L'histoire est très ancrée à Montréal, Saint-Henri pour le cabaret de notre héros, le Mile End côté est (Casgrain) pour son appartement, rue Waverly, aéroport Pierre-Elliott Trudeau, on navigue en terrain connu (enfin, ça dépend pour qui). Au Chili, c'est une autre paire de manches.
Les parties situées au Chili, même si elles nous offrent quelques réflexions intéressantes sur la vengeance et que nous sommes témoins de l'évolution d'Oliver dans ses épreuves, nous perd un peu par le côté trop surréaliste du dédoublement de personnalité d'Oliver. On a du mal à accrocher à cette folie passagère.
Pourtant, le même procédé utilisé avec le grand-père de Vic, qui ressurgit d'entre les morts pour donner des conseils à son petit-fils, fonctionne beaucoup mieux, même si les apparitions de Papi Verdier auraient probablement pu être abrégées.
Le texte est un peu alourdi par trop de cabotinage. Personnellement, le narrateur ou l'auteur qui s'adresse au lecteur, ça me laisse plutôt froide. Mais le tout reste fluide, drôle, imaginatif, et brosse le portrait juste d'un groupe de trentenaires unis par l'amour et l'amitié, en proie aux doutes face à l'engagement.
L'auteur nous offre encore une fois à la fin de l'ouvrage la liste de toutes les chansons citées dans le texte. Parfaitement intégrées à son texte. Original et plaisant pour la mélomane que je suis. Cette liste, très éclectique (ça va de Marie Laforêt à Félix Leclerc, en passant par Manu Chao et U2), est à l'image de ce roman : très éclaté, mais qui nous tient par un fil qui nous permet de lire avec un réel plaisir cette histoire jusqu'à la fin.
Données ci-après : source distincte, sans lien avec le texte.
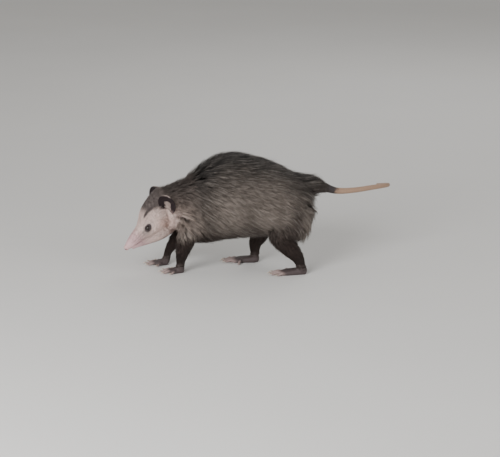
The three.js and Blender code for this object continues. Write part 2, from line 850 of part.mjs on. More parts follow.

Simon-Pierre Pouliot est un jeune auteur (né en 1976) diplômé en histoire et en communications. Il travaille depuis plus de dix ans pour le Cirque du Soleil. Le Moderne cabaret est son deuxième roman, après L'appartement du clown, paru chez XYZ lui aussi.

[Lætitia Le Clech]

Humeur musicale : This is the Kit, Wriggle Out The Restless (Brassland, 2010)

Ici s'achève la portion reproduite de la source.